While scrolling down and clicking around Twitter the other day, I came across this tweet from Mario Gabriele:
https://twitter.com/mariodgabriele/status/1378787515969253376?1
I promptly did what I usually do when I see something interesting: I forwarded it to Jonathan V. Last. I figured that if it really was interesting, he'd look into it and have something thought-provoking to say about it. And so he did. And thus we have today's piece by him, “Red Bull, Elon Musk, and Matt Gaetz: Politics and the attention economy.”
The first thing you should do is go to that piece and read it. All of it.
Then think about it a bit. It's full of provocative implications and pregnant with stimulating ideas.
Let me contribute to your thinking with these three notes.
(1) JVL writes of Red Bull and Elon Musk, and of the attention economy and what might be called attention politics, as if these are radically new phenomena. Red Bull and Elon Musk are new. But are the broader concepts? Aren't they perhaps pretty direct descendants of phenomena noticed by other observers over the decades—in the 1980s by Marshall Berman in All That Is Solid Melts into Air: The Experience of Modernity and Neal Postman in Amusing Ourselves to Death: Public Discourse in the Age of Show Business, and in the 1960s by Daniel Boorstin in The Image: A Guide to Pseudo-Events in America? Or a bit earlier, by Plato in his description of the cave in Book VII of The Republic?
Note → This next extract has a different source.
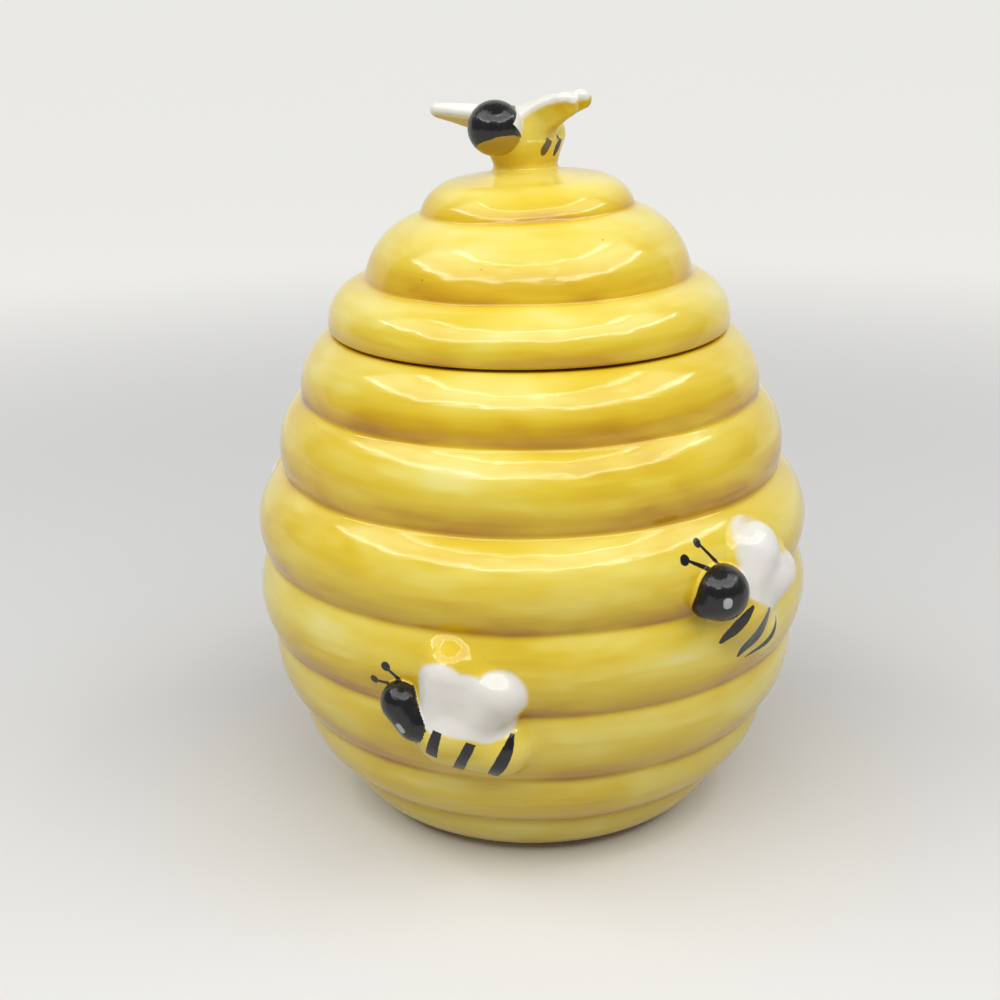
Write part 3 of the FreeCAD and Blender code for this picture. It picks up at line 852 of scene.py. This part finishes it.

This of course doesn't mean that what JVL describes isn't important. It doesn't mean that the attention economy and the attention polity aren’t in some ways different from what went before. It doesn't mean today's form of image-dominance isn't different in important ways from earlier versions of what we're now seeing. It just means we're (probably) not at some singular moment in human history. Late capitalism isn't altogether different from capitalism. Modern celebrity isn't totally different from older fame. Images have often overwhelmed reality. Bubbles have dominated markets for a while in the past. So there may be things to be learned—some of them perhaps a bit reassuring—from history.
(2) JVL argues that postmodern "attention politics" is utterly dominant in the Republican party—see Matt Gaetz—by contrast to the old-fashioned "consequences-matter" approach of the Biden administration. I think this is mostly true. But I also think the woke left has a lot in common with the performative right. So the attraction of attention politics may be less partisan, and more general on both sides, than JVL seems to suggest. And for that matter one does have to ask: What should be the attitude of those of us in the broad center toward attention politics? Pride in not succumbing to it? And/or attention to how to use it in a constructive way?
(3) Finally, just how pervasive and dominant are attention economics and attention politics? Yes, perceptions matter. But don't facts still matter as well? Doesn't reality still intrude? Not every company is like Red Bull, a company that makes nothing and is entirely about its brand. (And even so, doesn't satisfaction with the actual product, and receptivity to its price for that matter, affect the well-being of the brand?) Surely not everything that is solid has melted into air. Images don't today totally dominate reality. Modernity hasn't fully given way to postmodernity.
There are undoubtedly many other questions to raise, and considerations to pursue, along these lines. JVL's thesis deserves to be thought through. So, dear reader, do so.